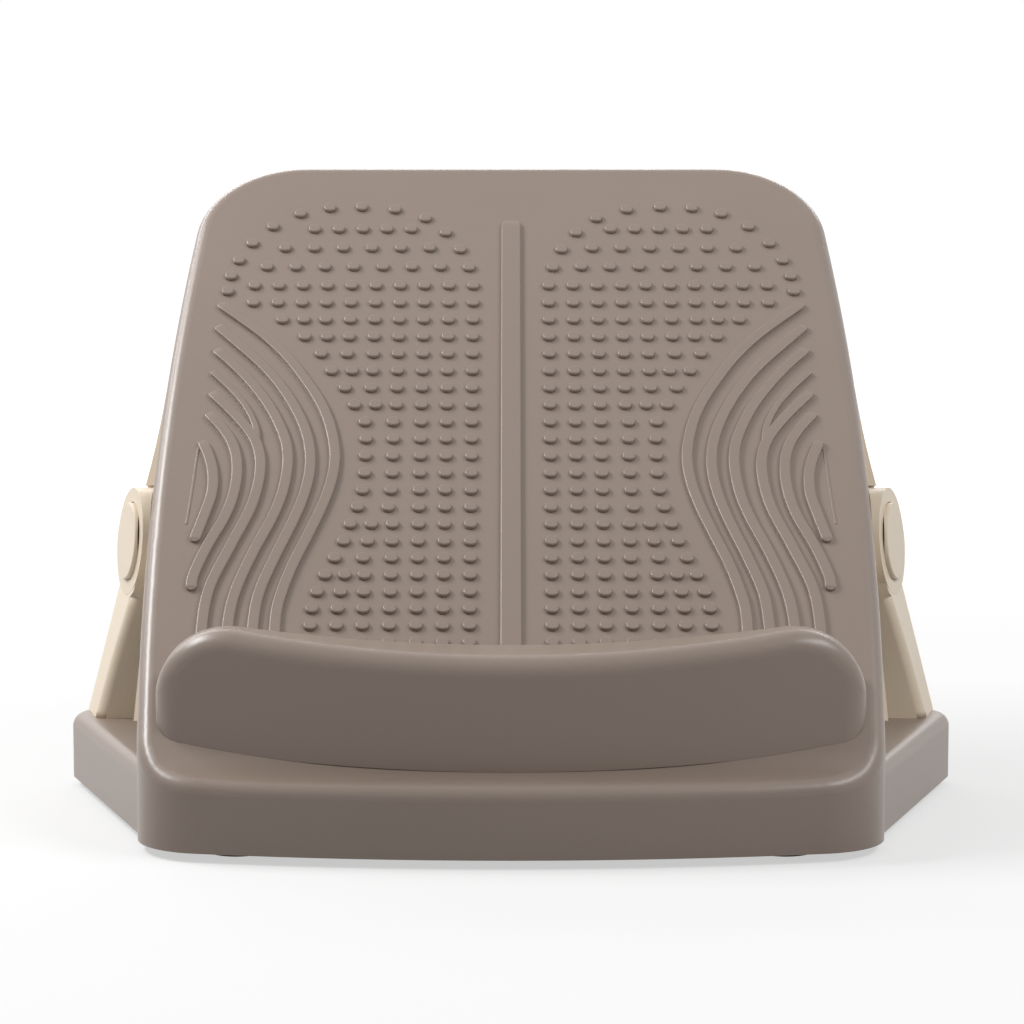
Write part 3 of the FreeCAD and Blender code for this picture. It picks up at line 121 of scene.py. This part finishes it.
finishes = {
    "taupePlastic": {
        "slot": "taupe_plastic", "light": colour(0.318, 0.25, 0.208), "dark": colour(0.286, 0.22, 0.18),
        "rough": 0.34, "specular": 0.55, "coat": 0.08, "grain": 0.016, "grainScale": 2600.0},
    "creamPlastic": {
        "slot": "cream_plastic", "light": colour(0.83, 0.71, 0.55), "dark": colour(0.8, 0.67, 0.505),
        "rough": 0.4, "specular": 0.35, "coat": 0.06, "grain": 0.008, "grainScale": 2600.0},
    "greyPlastic": {
        "slot": "grey_plastic", "light": grey(0.44), "dark": grey(0.4),
        "rough": 0.5, "specular": 0.5, "coat": 0.0, "grain": 0.01, "grainScale": 2200.0},
    "darkRubber": {
        "slot": "dark_rubber", "light": colour(0.07, 0.058, 0.05), "dark": colour(0.048, 0.041, 0.036),
        "rough": 0.78, "specular": 0.4, "coat": 0.0, "grain": 0.05, "grainScale": 1500.0},
    "frictionLining": {
        "slot": "friction_lining", "light": colour(0.62, 0.52, 0.38), "dark": colour(0.48, 0.39, 0.27),
        "rough": 0.85, "specular": 0.3, "coat": 0.0, "grain": 0.08, "grainScale": 1800.0},
}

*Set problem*
Reproduce the listing in full. Keep it exactly as written.

*Solution for this problem*
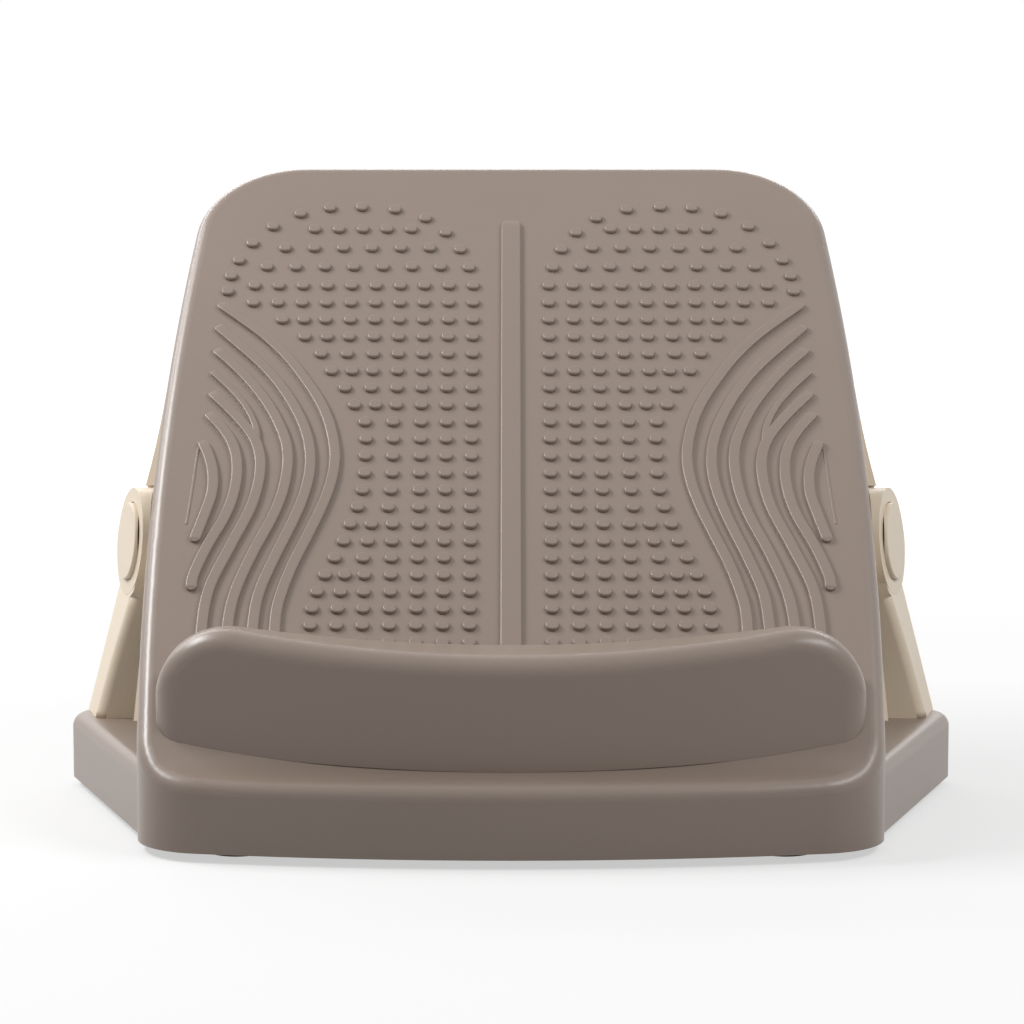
Write part 3 of the FreeCAD and Blender code for this picture. It picks up at line 121 of scene.py. This part finishes it.
finishes = {
    "taupePlastic": {
        "slot": "taupe_plastic", "light": colour(0.318, 0.25, 0.208), "dark": colour(0.286, 0.22, 0.18),
        "rough": 0.34, "specular": 0.55, "coat": 0.08, "grain": 0.016, "grainScale": 2600.0},
    "creamPlastic": {
        "slot": "cream_plastic", "light": colour(0.83, 0.71, 0.55), "dark": colour(0.8, 0.67, 0.505),
        "rough": 0.4, "specular": 0.35, "coat": 0.06, "grain": 0.008, "grainScale": 2600.0},
    "greyPlastic": {
        "slot": "grey_plastic", "light": grey(0.44), "dark": grey(0.4),
        "rough": 0.5, "specular": 0.5, "coat": 0.0, "grain": 0.01, "grainScale": 2200.0},
    "darkRubber": {
        "slot": "dark_rubber", "light": colour(0.07, 0.058, 0.05), "dark": colour(0.048, 0.041, 0.036),
        "rough": 0.78, "specular": 0.4, "coat": 0.0, "grain": 0.05, "grainScale": 1500.0},
    "frictionLining": {
        "slot": "friction_lining", "light": colour(0.62, 0.52, 0.38), "dark": colour(0.48, 0.39, 0.27),
        "rough": 0.85, "specular": 0.3, "coat": 0.0, "grain": 0.08, "grainScale": 1800.0},
}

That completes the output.